* **DATA SECTION**
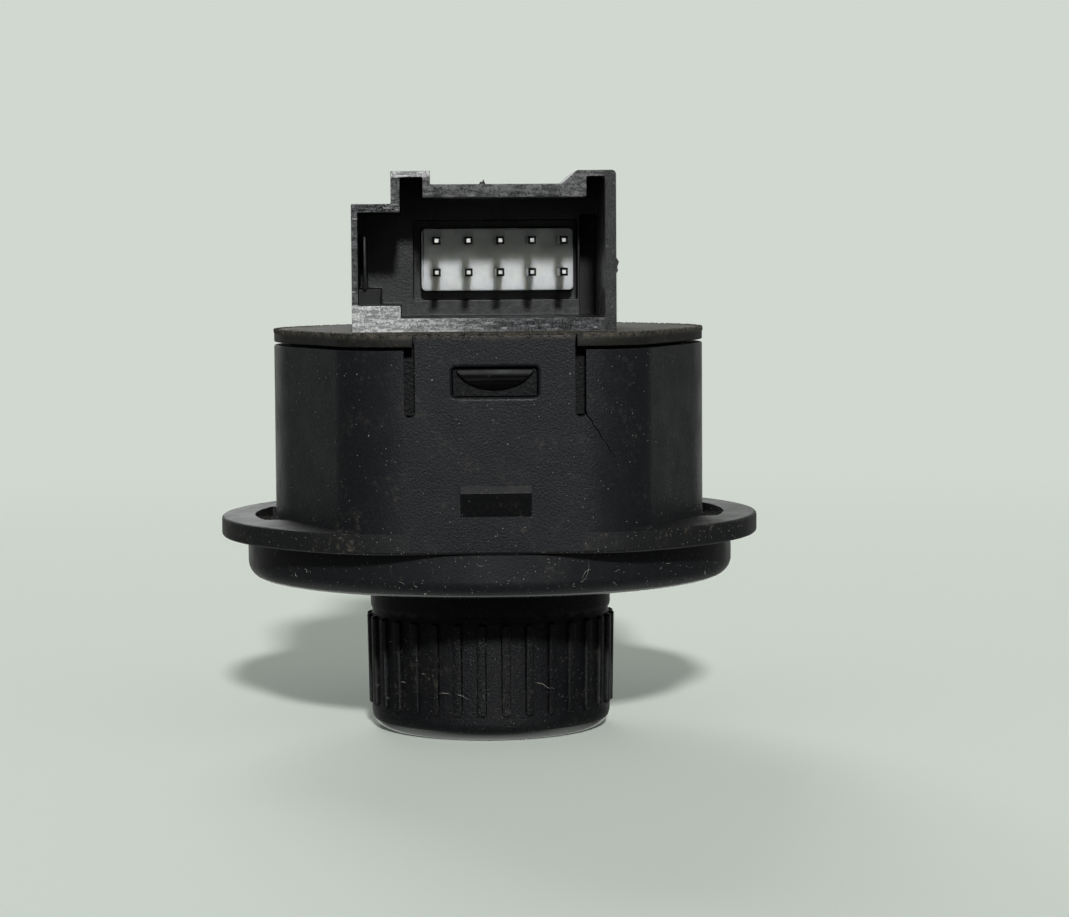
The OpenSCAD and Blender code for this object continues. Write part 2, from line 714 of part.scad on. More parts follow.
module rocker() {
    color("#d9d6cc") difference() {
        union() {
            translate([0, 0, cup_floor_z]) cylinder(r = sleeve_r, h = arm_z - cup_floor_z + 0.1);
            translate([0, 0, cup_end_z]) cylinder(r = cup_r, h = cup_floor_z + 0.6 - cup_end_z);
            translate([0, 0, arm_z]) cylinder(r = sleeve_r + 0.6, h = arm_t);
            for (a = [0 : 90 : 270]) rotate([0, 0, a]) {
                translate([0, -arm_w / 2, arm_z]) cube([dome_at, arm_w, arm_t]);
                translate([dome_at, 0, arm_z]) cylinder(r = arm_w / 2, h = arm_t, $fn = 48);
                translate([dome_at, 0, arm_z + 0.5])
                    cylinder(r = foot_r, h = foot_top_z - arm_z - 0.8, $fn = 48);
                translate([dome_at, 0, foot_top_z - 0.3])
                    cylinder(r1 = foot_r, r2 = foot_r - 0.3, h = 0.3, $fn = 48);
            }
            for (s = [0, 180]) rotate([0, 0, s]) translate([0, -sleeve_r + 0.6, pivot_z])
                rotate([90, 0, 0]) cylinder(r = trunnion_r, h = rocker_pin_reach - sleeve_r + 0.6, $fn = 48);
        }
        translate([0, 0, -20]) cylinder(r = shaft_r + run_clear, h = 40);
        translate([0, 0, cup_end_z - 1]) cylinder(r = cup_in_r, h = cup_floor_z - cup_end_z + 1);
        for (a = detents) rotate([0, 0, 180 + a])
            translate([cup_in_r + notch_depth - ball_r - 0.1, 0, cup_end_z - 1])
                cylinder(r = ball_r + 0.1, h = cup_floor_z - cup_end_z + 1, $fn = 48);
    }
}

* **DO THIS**
Repeat the lines above exactly.

* **COMPLETE RESPONSE**
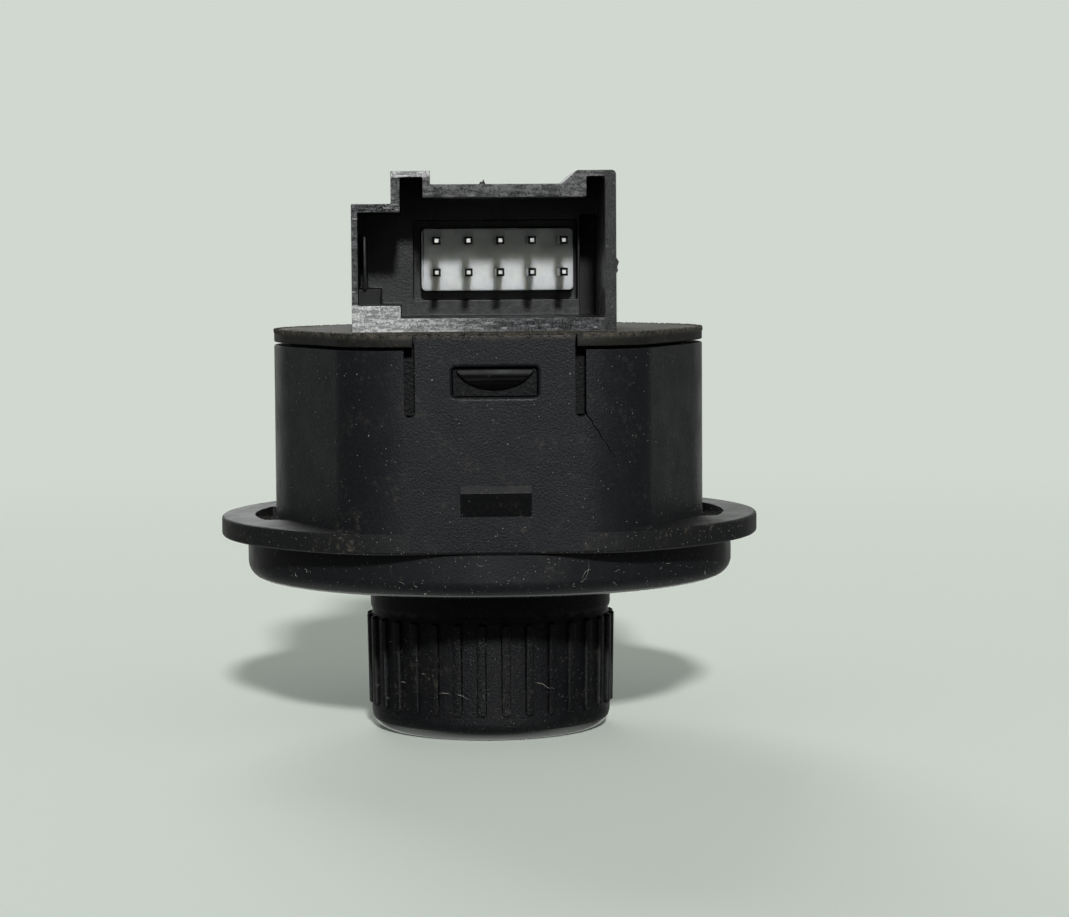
The OpenSCAD and Blender code for this object continues. Write part 2, from line 714 of part.scad on. More parts follow.
module rocker() {
    color("#d9d6cc") difference() {
        union() {
            translate([0, 0, cup_floor_z]) cylinder(r = sleeve_r, h = arm_z - cup_floor_z + 0.1);
            translate([0, 0, cup_end_z]) cylinder(r = cup_r, h = cup_floor_z + 0.6 - cup_end_z);
            translate([0, 0, arm_z]) cylinder(r = sleeve_r + 0.6, h = arm_t);
            for (a = [0 : 90 : 270]) rotate([0, 0, a]) {
                translate([0, -arm_w / 2, arm_z]) cube([dome_at, arm_w, arm_t]);
                translate([dome_at, 0, arm_z]) cylinder(r = arm_w / 2, h = arm_t, $fn = 48);
                translate([dome_at, 0, arm_z + 0.5])
                    cylinder(r = foot_r, h = foot_top_z - arm_z - 0.8, $fn = 48);
                translate([dome_at, 0, foot_top_z - 0.3])
                    cylinder(r1 = foot_r, r2 = foot_r - 0.3, h = 0.3, $fn = 48);
            }
            for (s = [0, 180]) rotate([0, 0, s]) translate([0, -sleeve_r + 0.6, pivot_z])
                rotate([90, 0, 0]) cylinder(r = trunnion_r, h = rocker_pin_reach - sleeve_r + 0.6, $fn = 48);
        }
        translate([0, 0, -20]) cylinder(r = shaft_r + run_clear, h = 40);
        translate([0, 0, cup_end_z - 1]) cylinder(r = cup_in_r, h = cup_floor_z - cup_end_z + 1);
        for (a = detents) rotate([0, 0, 180 + a])
            translate([cup_in_r + notch_depth - ball_r - 0.1, 0, cup_end_z - 1])
                cylinder(r = ball_r + 0.1, h = cup_floor_z - cup_end_z + 1, $fn = 48);
    }
}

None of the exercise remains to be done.